How do you assess mutual funds risk?
Here are some key metrics to consider when assessing mutual fund risk and performance:
- Total Return: Total return reflects the fund’s overall performance, including both capital appreciation and income. Compare the fund’s total return against its benchmark index and similar funds to gauge its relative performance.
- Standard Deviation: Standard deviation measures the volatility of a fund’s returns. A lower standard deviation indicates lower volatility and potentially less risk.
- Alpha and Beta: Alpha measures a fund’s risk-adjusted performance relative to its benchmark. A positive alpha indicates the fund has outperformed its benchmark. Beta measures the fund’s sensitivity to market movements. A beta of 1 indicates the fund moves in line with the market.
- Sharpe Ratio: The Sharpe ratio assesses a fund’s risk-adjusted return by considering the excess return generated per unit of risk taken. Higher Sharpe ratios indicate better risk-adjusted performance.
- Expense Ratio: Consider the expense ratio in relation to the fund’s performance. A high expense ratio can significantly impact your overall returns, so it’s important to evaluate whether the performance justifies the mutual fund fees.
Should you ask personal financial advisors to manage your mutual fund portfolio?
While conducting your own research and analysis is valuable, seeking professional advice can provide additional expertise and guidance. Financial advisors can help you navigate the complexities of mutual fund investing and tailor recommendations to your specific needs.
A financial advisor can assess your investment goals, risk tolerance, and time horizon to recommend mutual funds that align with your objectives. They can also provide ongoing monitoring and adjustments to your portfolio as needed.
Rebalancing your investment portfolio when investing in mutual funds
Rebalancing is an important aspect of maintaining your asset allocation strategy. Over time, the performance of different asset classes may cause your portfolio to deviate from your target allocation.

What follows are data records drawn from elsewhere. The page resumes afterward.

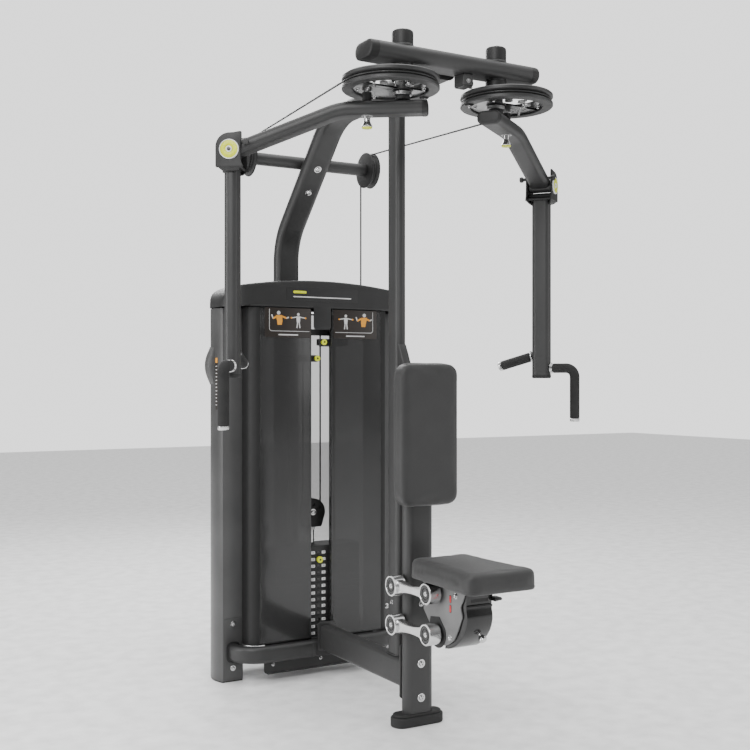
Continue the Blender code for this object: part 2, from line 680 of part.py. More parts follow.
def make_cable():
    pitch = TOP_PULLEY_PITCH
    for side, word in ((-1, "left"), (1, "right")):
        top = Vector((side * GUIDE_X, BAR_Y - 0.004, BAR_Z + GUIDE_PITCH))
        spot = cam_tangent(side)
        wire("cable_run_" + word, [spot.lerp(top, 0.075), top], CABLE_RADIUS, CABLE)
        start, way, length = cable_plane(side)
        inner, outer = top_pulley_centers(side)
        route = [(side * GUIDE_X, y, z) for y, z in arc((BAR_Y, BAR_Z), GUIDE_PITCH, 90, 0, 6)]
        turns = (arc((length - pitch, outer[2]), pitch, 0, -90, 5)
                 + arc((pitch, inner[2]), pitch, 90, 180, 5))
        route += [(*(start + way * s), z) for s, z in turns]
        wire("cable_drop_" + word, route, CABLE_RADIUS, CABLE)
        for place, where in (("inner", inner), ("outer", outer)):
            sheave("top_pulley_%s_%s" % (place, word), where, (-way.y, way.x, 0),
                   pitch - CABLE_RADIUS - 0.0004, pitch + 0.005, 0.007, 0.008)
        sheave("guide_pulley_" + word, (side * GUIDE_X, BAR_Y, BAR_Z), (1, 0, 0),
               GUIDE_PITCH - CABLE_RADIUS - 0.0004, 0.067, GUIDE_HALF, AXLE_RADIUS + 0.0005)
    strand_top = top_pulley_centers(1)[0][2] - 0.001
    loop = arc((0, FLOAT_Z), FLOAT_PITCH, 0, -180, 10)
    strand = [(FLOAT_PITCH, strand_top)] + loop + [(-FLOAT_PITCH, strand_top)]
    wire("lift_cable", [(x, ROD_Y, z) for x, z in strand], CABLE_RADIUS, CABLE)


# ---------------------------------------------------------------- arms

def arm_frame(side):
    """Plan direction along one arm, and square to it towards the front."""
    along = Vector((side * math.cos(ARM_ANGLE), math.sin(ARM_ANGLE), 0.0))
    across = Vector((side * math.sin(ARM_ANGLE), -math.cos(ARM_ANGLE), 0.0))
    return along, across


def arm_point(side, reach, offset, z):
    along, across = arm_frame(side)
    place = Vector((side * PIVOT_X, BEAM_Y, 0.0)) + along * reach + across * offset
    return Vector((place.x, place.y, z))


def make_cam(side, word):
    center = (side * (PIVOT_X + CAM_OFFSET), BEAM_Y, CAM_Z)
    groove = CAM_RADIUS - GROOVE_DEPTH
    profile = [(0, CAM_WEB_HALF), (CAM_WEB_RADIUS, CAM_WEB_HALF), (CAM_WEB_RADIUS + 0.002, CAM_HALF),
               (CAM_RADIUS, CAM_HALF), (CAM_RADIUS, GROOVE_HALF + 0.003),
               (groove, GROOVE_HALF - 0.001), (groove, -GROOVE_HALF + 0.001),
               (CAM_RADIUS, -GROOVE_HALF - 0.003), (CAM_RADIUS, -CAM_HALF),
               (CAM_WEB_RADIUS + 0.002, -CAM_HALF), (CAM_WEB_RADIUS, -CAM_WEB_HALF),
               (0, -CAM_WEB_HALF)]
    cam = turned("cam_" + word, profile, center, (0, 0, 1), STEEL, 36)
    x = side * PIVOT_X
    low = ARM_Z + ARM_HEIGHT / 2 + 0.003
    weld(cam, cylinder("cam_hub", (x, BEAM_Y, low), (x, BEAM_Y, BEAM_BOTTOM - 0.003), 0.0325,
                       STEEL, 24))


def make_arm(side, word):
    slope = (ARM_Z - ELBOW_Z) / (ARM_REACH - ARM_BEND)
    tip = ARM_REACH - 0.014
    round_off = 0.035
    line = [arm_point(side, -ARM_TAIL, 0, ARM_Z), arm_point(side, ARM_BEND - round_off, 0, ARM_Z),
            arm_point(side, ARM_BEND - round_off / 3, 0, ARM_Z - 0.0012),
            arm_point(side, ARM_BEND + round_off / 3, 0, ARM_Z - 0.0055),
            arm_point(side, ARM_BEND + round_off, 0, ARM_Z - slope * round_off),
            arm_point(side, tip, 0, ARM_Z - slope * (tip - ARM_BEND))]
    section = rounded_rect(ARM_WIDTH, ARM_HEIGHT, 0.018, 3)
    arm = bent_tube("arm_" + word, line, section, STEEL)
    barrel = cylinder("elbow_barrel", arm_point(side, ARM_REACH, -BARREL_HALF, ELBOW_Z),
                      arm_point(side, ARM_REACH, BARREL_HALF, ELBOW_Z), BARREL_RADIUS, STEEL, 20)
    lock_reach, lock_z = ARM_REACH - LOCK_BACK, ELBOW_Z + LOCK_RISE
    lock = cylinder("elbow_lock", arm_point(side, lock_reach, -LOCK_HALF, lock_z),
                    arm_point(side, lock_reach, LOCK_HALF, lock_z), LOCK_RADIUS, BLACK, 12)
    weld(arm, barrel, lock)
    bottom = ARM_Z - ARM_HEIGHT / 2
    cut(arm, cylinder("pin_bore", arm_point(side, PIN_REACH, 0, bottom - 0.02),
                      arm_point(side, PIN_REACH, 0, ARM_Z + 0.04), 0.0085, STEEL, 14),
        cylinder("elbow_bore", arm_point(side, ARM_REACH, -0.06, ELBOW_Z),
                 arm_point(side, ARM_REACH, 0.06, ELBOW_Z), ELBOW_PIN_RADIUS + 0.001, STEEL, 16))
    tip_z = CAM_Z - CAM_WEB_HALF - 0.0005
    knob_top = bottom - GAP
    stem_long = tip_z - knob_top
    knob = [(0, stem_long), (PIN_STEM, stem_long), (PIN_STEM, 0.0), (0.0105, 0.0), (0.0095, -0.014),
            (0.0135, -0.024), (0.0160, -0.031), (0.0150, -PIN_KNOB), (0, -PIN_KNOB)]
    turned("pop_pin_" + word, knob, arm_point(side, PIN_REACH, 0, knob_top), (0, 0, 1), CHROME, 18)


def elbow_outline():
    """Side view of an elbow plate, x outwards along the arm and z from the pivot."""
    return (arc((0.0, 0.008), 0.041, 0, 90, 7)
            + [(-0.012, 0.0495), (-0.030, 0.0525), (-0.0365, 0.0500), (-0.0365, 0.0300),
               (-0.0335, 0.0180), (-0.0345, -0.0300), (-0.0400, -0.0450), (-0.0400, -0.0520),
               (0.0380, -0.0520), (0.0410, -0.0480)])


def make_drop_arm(side, word):
    along, across = arm_frame(side)
    center = arm_point(side, ARM_REACH, 0, ELBOW_Z)
    basis = Matrix((along, Vector((0, 0, 1)), across * -1)).transposed().to_4x4()
    if side < 0:
        basis = Matrix((along, Vector((0, 0, 1)), across)).transposed().to_4x4()
    place = Matrix.Translation(center) @ basis

    loops = tube_loops(DROP_THICK, DROP_WIDTH, 0.018)
    turn = Matrix.Translation((center.x, center.y, 0)) @ Matrix.Rotation(
        math.atan2(along.y, along.x), 4, "Z")
    tube = prism("drop_arm_" + word, loops, "XY", DROP_BOTTOM, ELBOW_Z - 0.046, STEEL, turn)
    for way in (-1, 1):
        low = way * PLATE_INNER
        high = way * (PLATE_INNER + PLATE_THICK)
        plate = prism("elbow_plate", [elbow_outline()], "XY", low, high, STEEL, place)
        weld(tube, plate)
    reach = PLATE_INNER + PLATE_THICK
    bridge = prism("elbow_bridge", [[(-0.028, -0.0505), (0.036, -0.0505), (0.036, -0.0435),
                                     (-0.028, -0.0435)]], "XY", -reach + 0.001, reach - 0.001,
                   STEEL, place)
    pin = cylinder("elbow_pin", arm_point(side, ARM_REACH, -0.050, ELBOW_Z),
                   arm_point(side, ARM_REACH, 0.051, ELBOW_Z), ELBOW_PIN_RADIUS, CHROME, 16)
    weld(tube, bridge, pin)


def make_grips(side, word):
    start = DROP_WIDTH / 2 + GAP
    bend, level, bottom = 0.030, 1.115, 0.931
    reach = 0.117
    line = [(start, level)] + arc((reach - bend, level - bend), bend, 90, 0, 5) + [(reach, bottom)]
    wire("l_grip_" + word, [arm_point(side, ARM_REACH, n, z) for n, z in line], GRIP_RADIUS,
         RUBBER, 3)
    short = [(-start - 0.006, 1.155), (-0.1535, 1.121)]
    wire("short_grip_" + word, [arm_point(side, ARM_REACH, n, z) for n, z in short], GRIP_RADIUS,
         RUBBER, 3)


def make_arms():
    for side, word in ((-1, "left"), (1, "right")):
        make_cam(side, word)
        make_arm(side, word)
        make_drop_arm(side, word)
        make_grips(side, word)


# ---------------------------------------------------------------- seat

def link_outline(level):
    """Side view of a link: a ring at each end and a waisted web between them."""
    rear, front = Vector((LINK_REAR_Y, level)), Vector((LINK_FRONT_Y, level + LINK_RISE))
    waist = 0.013
    middle = (rear + front) / 2
    return (arc(rear, LINK_RING, -140, 140, 12)
            + [(middle.x + 0.025, middle.y + waist), (middle.x - 0.030, middle.y + waist)]
            + arc(front, LINK_RING, 40, 320, 12)
            + [(middle.x - 0.030, middle.y - waist - 0.006), (middle.x + 0.025, middle.y - waist)])


def make_link(word):
    level = LINK_Z[word]
    link = prism(word + "_link", [link_outline(level)], "YZ", LINK_IN, LINK_OUT, ALLOY)
    weld(link, prism("link_half", [link_outline(level)], "YZ", -LINK_OUT, -LINK_IN, ALLOY))
    for y, z in ((LINK_REAR_Y, level), (LINK_FRONT_Y, level + LINK_RISE)):
        weld(link, cylinder("link_shaft", (-LINK_OUT + 0.002, y, z), (LINK_OUT - 0.002, y, z),
                            SHAFT_RADIUS, CHROME, 20))


def carriage_outline():
    return ([(-0.118, 0.385), (-0.118, CARRIAGE_TOP), (-0.335, CARRIAGE_TOP), (-0.330, 0.450),
             (-0.312, 0.425), (-0.322, 0.398), (-0.300, 0.352)]
            + arc((-0.222, 0.358), 0.062, -125, -55, 4) + [(-0.165, 0.330)])[::-1]


def belly_line():
    """Side view of the cover under the seat, from its rear foot up to the pad."""
    return ([(-0.226, 0.289), (-0.262, 0.297), (-0.300, 0.322), (-0.338, 0.362), (-0.358, 0.398),
             (-0.349, 0.425), (-0.352, 0.470)])


def make_seat():
    for word in LINK_Z:
        make_link(word)
    carriage = prism("seat_carriage", [carriage_outline()], "YZ", -CARRIAGE_HALF, CARRIAGE_HALF,
                     STEEL)
    room = CARRIAGE_HALF - CARRIAGE_WALL
    cut(carriage, box("carriage_room", (-room, -0.50, 0.20), (room, 0.0, CARRIAGE_TOP - 0.008),
                      STEEL))
    for level in LINK_Z.values():
        z = level + LINK_RISE
        cut(carriage, cylinder("carriage_hole", (-0.08, LINK_FRONT_Y, z), (0.08, LINK_FRONT_Y, z),
                               SHAFT_HOLE, STEEL, 20))
    prism("belly_cover", [strip(belly_line(), -0.004)], "YZ", -room + 0.0005, room - 0.0005, BLACK)
    lever = [(LEVER_IN, -0.352), (LEVER_OUT - 0.008, -0.352), (LEVER_OUT, -0.344),
             (LEVER_OUT, -0.318), (LEVER_OUT - 0.008, -0.310), (LEVER_IN, -0.310)]
    prism("seat_lever", [lever], "XY", LEVER_LOW, LEVER_LOW + LEVER_THICK, BLACK)
    mid = (SEAT_REAR + SEAT_FRONT) / 2
    long = SEAT_REAR - SEAT_FRONT
    taper = (SEAT_HALF_FRONT - SEAT_HALF_REAR) / long
    outline = []
    for x, y in rounded_rect(2 * SEAT_HALF_REAR, long, SEAT_CORNER, 4, (0, mid)):
        wide = 1 + (SEAT_REAR - y) * taper / SEAT_HALF_REAR
        outline.append((x * wide, y))
    prism("seat_pad", [outline], "XY", SEAT_LOW, SEAT_HIGH, VINYL)


def make_back_pad():
    middle = (PAD_LOW + PAD_HIGH) / 2
    outline = rounded_rect(2 * PAD_HALF, PAD_HIGH - PAD_LOW, 0.038, 5, (0, middle))
    prism("back_pad", [outline], "XZ", PAD_FRONT, -POST_DEPTH / 2 - GAP, VINYL)


make_front()
make_masts()
make_neck()
make_beam()
make_guide_bar()
make_tower()
make_base()
make_header()
make_stack()
make_selector_pin()
make_floating_pulley()
make_increments()
make_cable()
make_arms()
make_seat()
make_back_pad()
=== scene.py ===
"""Looks of the pec deck machine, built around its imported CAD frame."""
import math

import bmesh
import bpy
from mathutils import Matrix, Vector


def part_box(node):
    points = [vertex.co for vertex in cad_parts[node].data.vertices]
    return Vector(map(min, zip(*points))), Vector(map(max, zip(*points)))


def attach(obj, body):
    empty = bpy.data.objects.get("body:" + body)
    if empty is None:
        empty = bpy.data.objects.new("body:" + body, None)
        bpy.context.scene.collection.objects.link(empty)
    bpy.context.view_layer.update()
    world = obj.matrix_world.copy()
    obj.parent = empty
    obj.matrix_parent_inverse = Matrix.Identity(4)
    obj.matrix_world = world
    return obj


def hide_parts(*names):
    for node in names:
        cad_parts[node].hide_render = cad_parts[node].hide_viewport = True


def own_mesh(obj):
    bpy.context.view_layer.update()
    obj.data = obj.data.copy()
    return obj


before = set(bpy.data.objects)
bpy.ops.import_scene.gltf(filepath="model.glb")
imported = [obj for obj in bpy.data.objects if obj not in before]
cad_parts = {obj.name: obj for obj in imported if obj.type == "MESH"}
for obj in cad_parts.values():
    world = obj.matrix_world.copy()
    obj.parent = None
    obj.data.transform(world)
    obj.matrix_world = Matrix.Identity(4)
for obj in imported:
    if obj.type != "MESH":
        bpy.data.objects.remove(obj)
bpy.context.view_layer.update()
SIDES = ((-1, "left"), (1, "right"))
X_AXIS, Y_AXIS, Z_AXIS = Vector((1, 0, 0)), Vector((0, 1, 0)), Vector((0, 0, 1))


def low(node):
    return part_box(node)[0]


def high(node):
    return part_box(node)[1]


# ------------------------------------------------------------ materials

def linear(level):
    """A grey of 0 to 255 as a linear value."""
    share = level / 255
    return share / 12.92 if share <= 0.04045 else ((share + 0.055) / 1.055) ** 2.4


def grey(level):
    return (linear(level),) * 3


def tint(red, green, blue):
    return (linear(red), linear(green), linear(blue))


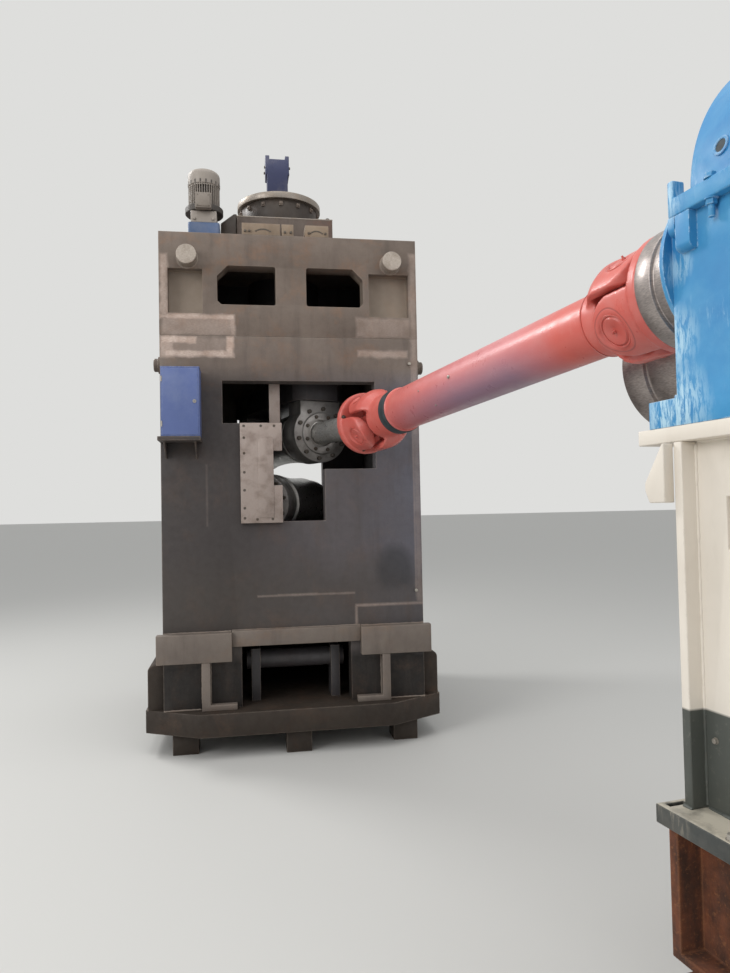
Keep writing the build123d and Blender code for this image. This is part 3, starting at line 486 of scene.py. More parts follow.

Rebalancing involves selling investments that have become overweighted and buying investments that have become underweighted, bringing your portfolio back in line with your desired allocation.
For instance, if your original portfolio aimed for a 60% stocks and 40% bonds allocation, and due to a stock market rally, your portfolio shifts to 70% stocks and 30% bonds, you would sell some stocks and buy more bonds to restore the 60/40 ratio.
When should you rebalance your mutual fund portfolio?
Rebalancing can be done on a regular schedule, such as annually or semi-annually, or based on significant percentage changes in asset allocation.
Some investors prefer a calendar-based approach, rebalancing at set intervals, while others may opt for a threshold-based approach, rebalancing when an asset class deviates by a certain percentage from its target allocation.
It’s also important to consider tax implications and transaction costs when rebalancing. Selling assets in a taxable account can trigger capital gains taxes, so it’s wise to be strategic about when and how much to sell. In some cases, rebalancing within tax-advantaged accounts like IRAs or 401(k)s can be a more tax-efficient approach.
Regular portfolio rebalancing is an essential part of investment management. It ensures that your portfolio stays aligned with your risk tolerance and investment goals, helping you to navigate through the ups and downs of the market effectively.
Key Takeaways
Evaluating the risks of investment options like mutual funds involves understanding its asset allocation, manager’s expertise, and market volatility, while performance assessment hinges on analyzing historical returns, benchmark comparisons, and consistency over time.